The Middle Eastern countries were not named, and the reason for the export ban was not given, but Washington often imposes such measures for national security reasons. For example, the sanctions might have been imposed on Middle Eastern countries that have close ties to China. Last week, several countries in the region were invited to join BRICS, the influential group of emerging economies of which China is a member, which likely concerned the Biden administration.
The United States and China are battling for technological supremacy and are doing so in part by blocking access to their own technology. Beijing on July 3 announced export controls on gallium and germanium to Europe and the United States. The two rare metals are essential for manufacturing semiconductors.
A100 and H100, which are essential for such AI tasks as image and voice recognition, are already banned for export to China and Russia. Instead, Nvidia exports H800 and A800 chips, which have reduced performance, to China. Sanctions prevent Russia from acquiring them directly, but it buys a lot of US-made chips from China and other intermediaries.
Last August, Nividia said US officials had told them not to export chips to China to avoid the risk that they might be used in a military context.
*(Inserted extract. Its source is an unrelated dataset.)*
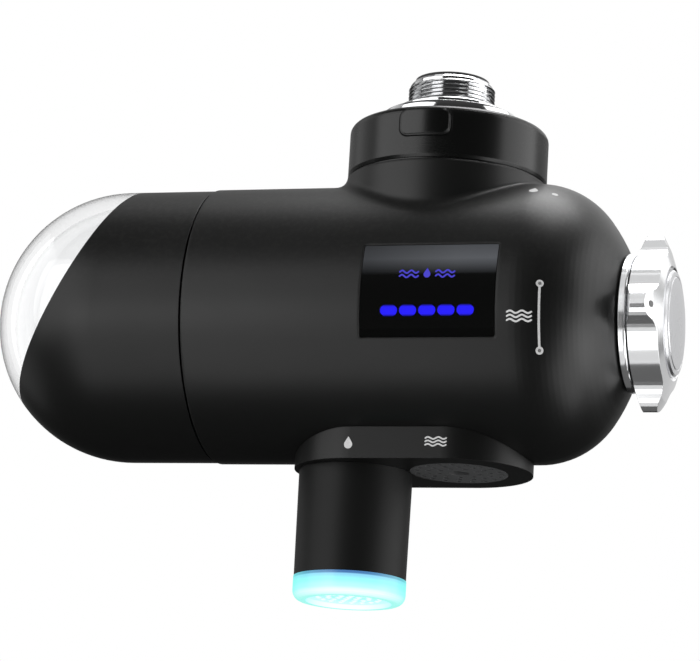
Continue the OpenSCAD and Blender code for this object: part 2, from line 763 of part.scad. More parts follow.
module knob_handle() {
  x0 = knob_seat_x + handle_back;
  x1 = knob_seat_x + lobe_front;
  xg = knob_seat_x + groove_front;
  groove_r = face_r + 0.7;
  color("silver") from_axis() difference() {
    intersection() {
      translate([x0 - over, 0, 0]) rotate([0, 90, 0]) linear_extrude(crown_front)
        union() {
          circle(valley_r);
          for (i = [0:lobe_count - 1])
            polygon(concat([[0, 0]], turned(lobe(), i * 360 / lobe_count)));
        }
      about_x([[0, x0], [valley_r + 0.6, x0], [lobe_r, x0 + lobe_bevel], [lobe_r, x1],
        [lobe_r - 2.9, x1 + 1.45], [groove_r, xg], [0, xg]]);
    }
    rod_x(face_r + nip, xg - face_sunk - slip, xg + over);
    about_x([[0, xg - 0.7], [groove_r - 0.1, xg - 0.7], [groove_r + 0.6, xg + 0.3], [0, xg + 0.3]]);
    difference() {
      rod_x(valley_r - 2.4, x0 - over, x0 + 3);
      rod_x(spindle_r + 3, x0 - 2 * over, x0 + 3 + over);
    }
    spindle_flat(nip, x0 - over, knob_seat_x + spindle_end + 0.3);
    rod_x(screw_r + 0.2, x0, xg);
  }
}

// The spindle's flatted end, grown by gap
module spindle_flat(gap, x0, x1) {
  difference() {
    rod_x(spindle_r + gap, x0, x1);
    translate([x0 - over, -spindle_r - over, spindle_r - 1 + gap])
      cube([x1 - x0 + 2 * over, 2 * (spindle_r + over), spindle_r]);
  }
}

module knob_face() {
  xg = knob_seat_x + groove_front;
  xc = knob_seat_x + crown_front;
  rise = crown_front - groove_front - face_step;
  crown_r = (pow(face_r - face_rim, 2) + rise * rise) / (2 * rise);
  span = asin((face_r - face_rim) / crown_r);
  color("gainsboro") from_axis() difference() {
    about_x(concat([[0, xg - face_sunk], [face_r, xg - face_sunk], [face_r, xg + slip],
      [face_r - face_rim / 4, xg + face_step * 2 / 3], [face_r - face_rim * 0.8, xg + face_step * 0.9],
      [face_r - face_rim * 0.85, xg + face_step * 2 / 3]],
      arc([0, xc - crown_r], crown_r, 90 - span, 90, 8)));
    rod_x(screw_head_r + 0.8, xg - face_sunk - over, xg - face_sunk / 2);
  }
}

module knob_screw() {
  xg = knob_seat_x + groove_front;
  color("silver") from_axis() {
    rod_x(screw_head_r, xg - face_sunk - nip, xg - face_sunk / 2 - nip);
    rod_x(screw_r, knob_seat_x - 1, xg - face_sunk);
  }
}

module valve_spindle() {
  color("gainsboro") from_axis() difference() {
    union() {
      rod_x(chamber_r - rotor_gap, rotor_start, rotor_end - rotor_land - seal_w);
      rod_x(spindle_r, rotor_start, knob_seat_x + disc_t);
      spindle_flat(0, knob_seat_x + disc_t - over, knob_seat_x + spindle_end);
      rod_x(chamber_r - rotor_gap, rotor_end - rotor_land, rotor_end);
    }
    rod_x(chamber_r - 2.4, rotor_start - over, rotor_end - 6);
    rod_z(inlet_r - 0.6, 0, barrel_r);
    rod_z(raw_way_r, -barrel_r, 0, spray_x);
    rod_x(screw_r + nip, knob_seat_x - 1.4, knob_seat_x + spindle_end + over);
  }
}

module spindle_seals() {
  color("black") from_axis() rotate([0, 90, 0])
    translate([0, 0, rotor_end - rotor_land - seal_w / 2]) rotate_extrude()
      translate([chamber_r - seal_w / 2 + slip, 0]) circle(seal_w / 2 - 2 * slip);
}

module cartridge_cage() {
  color("whitesmoke") from_axis() difference() {
    union() {
      rod_x(cartridge_r, -cage_left, -cage_right);
      rod_x(stub_r, -cage_right - 1, -cage_right + stub_len);
    }
    rod_x(cartridge_r - cage_wall, -cage_left - over, -cage_right - 2.4);
    rod_x(stub_r - 2, -cage_left, -cage_right + stub_len + over);
    for (row = [0:2], i = [0:cage_windows - 1]) {
      length = (cage_len - 12) / 3;
      translate([-cage_left + 3 + row * (length + 2.6), 0, 0]) rotate([i * 360 / cage_windows, 0, 0])
        translate([0, -3.6, cartridge_r - cage_wall - over]) cube([length, 7.2, cage_wall + 3]);
    }
    difference() {
      rod_x(stub_r + 1, -cage_right + stub_len - 2.6, -cage_right + stub_len - 1.2);
      rod_x(stub_r - 0.9, -cage_left, 0);
    }
  }
}

module carbon_block() {
  color([0.2, 0.2, 0.2]) from_axis() difference() {
    rod_x(carbon_r, -cage_left + 0.3, -cage_right - 2.6);
    rod_x(carbon_hole_r, -cage_left - over, 0);
  }
}

module cartridge_cap() {
  color("whitesmoke") from_axis() {
    about_x([[0, -cage_left - cartridge_cap_t], [cartridge_r - 1.2, -cage_left - cartridge_cap_t],
      [cartridge_r, -cage_left - cartridge_cap_t + 1.2], [cartridge_r, -cage_left],
      [0, -cage_left]]);
    half = cartridge_r - grip_inset;
    for (a = [0, 90]) rotate([a, 0, 0])
      translate([-cage_left - cartridge_cap_t - grip_h, -half, -grip_t / 2])
        cube([grip_h + over / 2, 2 * half, grip_t]);
  }
}

module cartridge_seal() {
  color("black") from_axis() rotate([0, 90, 0]) translate([0, 0, -cage_right + stub_len - 1.9])
    rotate_extrude() translate([stub_r - 0.35, 0]) circle(0.5);
}

module button_outline(shrink, front, back) {
  slab_y(button_w - 2 * shrink, button_h - 2 * shrink, button_corner - shrink, front, back,
    0, button_z);
}

module release_button() {
  color([0.12, 0.12, 0.13]) from_axis() {
    intersection() {
      union() {
        intersection() {
          button_outline(0, -neck_r - over, -latch_front);
          rod_z(neck_r + button_proud - 0.35, neck_top, collar_top);
        }
        button_outline(0.35, -neck_r - over, -latch_front);
      }
      rod_z(neck_r + button_proud, neck_top, collar_top);
    }
    ledge_top = collar_top - collar_top_t - slide_gap;
    ledge_low = button_z - button_h / 2 - 0.8;
    slab_y(ledge_w, ledge_top - ledge_low, 1, -ledge_front, -latch_front, 0,
      (ledge_top + ledge_low) / 2);
  }
}

module latch_plate() {
  color("silver") from_axis() difference() {
    intersection() {
      translate([-latch_half_w, -latch_front, latch_z])
        cube([2 * latch_half_w, latch_front + latch_back, latch_t]);
      rod_z(collar_bore - 0.9, latch_z, latch_z + latch_t);
    }
    translate([0, latch_hole_y, 0]) rod_z(latch_hole_r, latch_z - over, latch_z + latch_t + over);
  }
}

// A round wire wound along +Y: the rings of points that its skin runs through
function coil_ring(k, y0, y1) = let (a = k * 360 / ring_steps,
  y = y0 + wire_r + (y1 - y0 - 2 * wire_r) * k / (ring_steps * coil_turns))
  [for (s = [0:wire_sides - 1]) let (b = s * 360 / wire_sides)
    [(coil_r + wire_r * cos(b)) * cos(a), y + wire_r * sin(b), (coil_r + wire_r * cos(b)) * sin(a)]];

module latch_spring() {
  last = ring_steps * coil_turns;
  n = wire_sides;
  points = [for (k = [0:last]) each coil_ring(k, latch_back, spring_end)];
  sides = [for (k = [0:last - 1], s = [0:n - 1]) let (t = (s + 1) % n)
    [k * n + s, (k + 1) * n + s, (k + 1) * n + t, k * n + t]];
  ends = [[for (s = [0:n - 1]) s], [for (s = [n - 1:-1:0]) last * n + s]];
  color("silver") from_axis() translate([0, 0, button_z - spring_drop])
    polyhedron(points, concat(sides, ends));
}

module cap_seal() {
  color("black") from_axis() rotate([0, 90, 0]) translate([0, 0, -cap_seal_x])
    rotate_extrude() translate([cap_seal_r, 0]) circle(cap_seal_cord / 2);
}

module clear_dome() {
  groove = cap_seal_cord + 0.4;
  color([0.85, 0.9, 0.92, 0.5]) from_axis() difference() {
    union() {
      capsule(dome_under_r - nip, seam_x);
      intersection() { capsule(cap_r, seam_x); clear_side(-nip); }
    }
    capsule(dome_in_r, seam_x - over);
    difference() {
      rod_x(cap_seal_r + cap_seal_cord / 2 + 0.1, -cap_seal_x - groove / 2, -cap_seal_x + groove / 2);
      rod_x(dome_in_r - over, -cap_seal_x - groove, -cap_seal_x + groove);
    }
  }
}

module cap_shell() {
  color([0.14, 0.14, 0.15]) from_axis() difference() {
    capsule(cap_r, cap_rim_x);
    capsule(dome_under_r, seam_x - over);
    clear_side(0);
  }
}

faucet_adapter();
adapter_washer();
inlet_strainer();
adapter_seal();
main_housing();
collar();
inlet_socket();
valve_body();
valve_gland();
display_lens();
display_board();
display_lights();
outlet_base();
spray_plate();
spout_tube();
flow_guide();
turbine_axle();
generator_coil();
led_ring();
light_tip();
shower_plate();
knob_base();
cartridge_cage();
carbon_block();
cartridge_cap();
cartridge_seal();
release_button();
latch_plate();
latch_spring();
knob_handle();
knob_face();
knob_screw();
valve_spindle();
spindle_seals();
cap_seal();
clear_dome();
cap_shell();
turbine_wheel();
rotor_magnet();
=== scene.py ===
"""Looks of a faucet mount water filter.

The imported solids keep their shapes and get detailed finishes. Added here are the faucet thread, the
fillet round the neck, the printed marks, the cap's thread, the cartridge's pleated wrap, the small
lenses of the light ring and the rims of the shower's holes.

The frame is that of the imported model, in metres. Sizes in the classes are in millimetres, and their
heights are measured from the housing's horizontal axis unless a comment says otherwise.
"""

import logging
import math
from dataclasses import dataclass
from enum import Enum
from typing import Callable, Sequence

import bmesh
import bpy
from mathutils import Euler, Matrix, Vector


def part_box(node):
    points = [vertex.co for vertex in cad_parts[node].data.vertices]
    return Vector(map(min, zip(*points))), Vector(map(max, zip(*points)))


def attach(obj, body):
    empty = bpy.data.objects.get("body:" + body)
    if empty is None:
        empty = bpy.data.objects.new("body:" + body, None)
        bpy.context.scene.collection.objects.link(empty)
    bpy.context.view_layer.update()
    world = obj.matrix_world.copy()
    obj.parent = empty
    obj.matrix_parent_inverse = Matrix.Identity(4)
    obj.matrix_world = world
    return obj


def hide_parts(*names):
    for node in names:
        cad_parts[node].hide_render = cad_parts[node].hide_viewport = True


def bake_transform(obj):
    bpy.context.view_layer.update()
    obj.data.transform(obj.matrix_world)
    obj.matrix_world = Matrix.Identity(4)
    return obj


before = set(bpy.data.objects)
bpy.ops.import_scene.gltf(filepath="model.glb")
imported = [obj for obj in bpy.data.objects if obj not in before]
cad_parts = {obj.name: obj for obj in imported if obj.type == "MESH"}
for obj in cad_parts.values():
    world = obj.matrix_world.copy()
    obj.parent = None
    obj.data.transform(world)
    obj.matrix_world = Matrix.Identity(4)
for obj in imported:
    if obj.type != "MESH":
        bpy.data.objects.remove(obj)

LOG = logging.getLogger("water_filter")
MM = 0.001
AXIS_HEIGHT = -56.0
Colour = tuple[float, float, float]
Spot = tuple[float, float, float]
Flat = tuple[float, float]


class Body(Enum):
    """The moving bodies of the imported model."""

    ADAPTER = "adapter"
    HOUSING = "housing"
    BUTTON = "button"
    SELECTOR = "selector"
    CAP = "cap"


class Axis(Enum):
    """The axis that turned marks and threads run round."""

    X = "x"
    Z = "z"


def row(x: float, y: float, height: float) -> Vector:
    """Returns a point of the row frame in metres, from millimetres and a height above the housing's axis."""
    return Vector((x, y, height + AXIS_HEIGHT)) * MM


class ShaderTree:
    """Short calls for adding and joining the nodes of a material or of a node group."""

    def __init__(self, tree: bpy.types.NodeTree) -> None:
        """Keeps the tree that nodes are added to."""
        self.tree = tree

    def add(self, kind: str, **settings: object) -> bpy.types.Node:
        """Adds one node.

        Args:
            kind: The node's type name.
            settings: Properties of the node by name.

        Returns:
            The new node.
        """
        node = self.tree.nodes.new(kind)
        for name, value in settings.items():
            setattr(node, name, value)
        return node

    def link(self, source: bpy.types.NodeSocket, target: bpy.types.NodeSocket) -> None:
        """Joins an output to an input."""
        self.tree.links.new(source, target)

    def feed(self, target: bpy.types.NodeSocket, value: object) -> None:
        """Gives an input either a link or a plain value.

        Args:
            target: The input socket.
            value: An output socket, or a number, colour or vector.
        """
        if isinstance(value, bpy.types.NodeSocket):
            self.link(value, target)
        else:
            target.default_value = value

    def maths(self, operation: str, first: object, second: object = 0.0,
              clamp: bool = False) -> bpy.types.NodeSocket:
        """Adds a Math node.

        Args:
            operation: The node's operation, such as MULTIPLY.
            first: The first input, a socket or a number.
            second: The second input, a socket or a number.
            clamp: Whether the result is kept between 0 and 1.

        Returns:
            The node's output.
        """
        node = self.add("ShaderNodeMath", operation=operation, use_clamp=clamp)
        self.feed(node.inputs[0], first)
        self.feed(node.inputs[1], second)
        return node.outputs[0]

    def noise(self, place: object, scale: object, detail: float = 2.0) -> bpy.types.NodeSocket:
        """Adds a Noise Texture.

        Args:
            place: The coordinates, a socket.
            scale: The scale, a socket or a number.
            detail: Octaves of the noise.

        Returns:
            The noise's factor output.
        """
        node = self.add("ShaderNodeTexNoise")
        self.feed(node.inputs["Vector"], place)
        self.feed(node.inputs["Scale"], scale)
        node.inputs["Detail"].default_value = detail
        return node.outputs["Fac"]

    def spread(self, value: bpy.types.NodeSocket, low: object, high: object,
               start: float = 0.0, stop: float = 1.0) -> bpy.types.NodeSocket:
        """Maps a value from one range to another.

        Args:
            value: The input socket.
            low: The result at start, a socket or a number.
            high: The result at stop, a socket or a number.
            start: Low end of the input's range.
            stop: High end of the input's range.

        Returns:
            The mapped value.
        """
        node = self.add("ShaderNodeMapRange")
        self.feed(node.inputs["Value"], value)
        self.feed(node.inputs["From Min"], start)
        self.feed(node.inputs["From Max"], stop)
        self.feed(node.inputs["To Min"], low)
        self.feed(node.inputs["To Max"], high)
        return node.outputs["Result"]

    def blend(self, factor: object, first: object, second: object,
              mode: str = "MIX") -> bpy.types.NodeSocket:
        """Mixes two colours.

        Args:
            factor: Share of the second colour, a socket or a number.
            first: The first colour.
            second: The second colour.
            mode: The node's blend type.

        Returns:
            The mixed colour.
        """
        node = self.add("ShaderNodeMix", data_type="RGBA", blend_type=mode)
        self.feed(node.inputs["Factor"], factor)
        self.feed(node.inputs[6], first)
        self.feed(node.inputs[7], second)
        return node.outputs[2]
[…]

Earlier this month, US tech giant Intel said it would cancel its acquisition of Israeli chipmaker Tower Semiconductor, after reportedly failing to receive approval for the merger from China, with which Intel has deep ties. The company has operated there since the mid-1980s, and as of last year, it employed more than 12,000 people there. In China, regulators review mergers of companies that earn a certain amount of revenue in the country. Of note, Tower also has an office in Shanghai.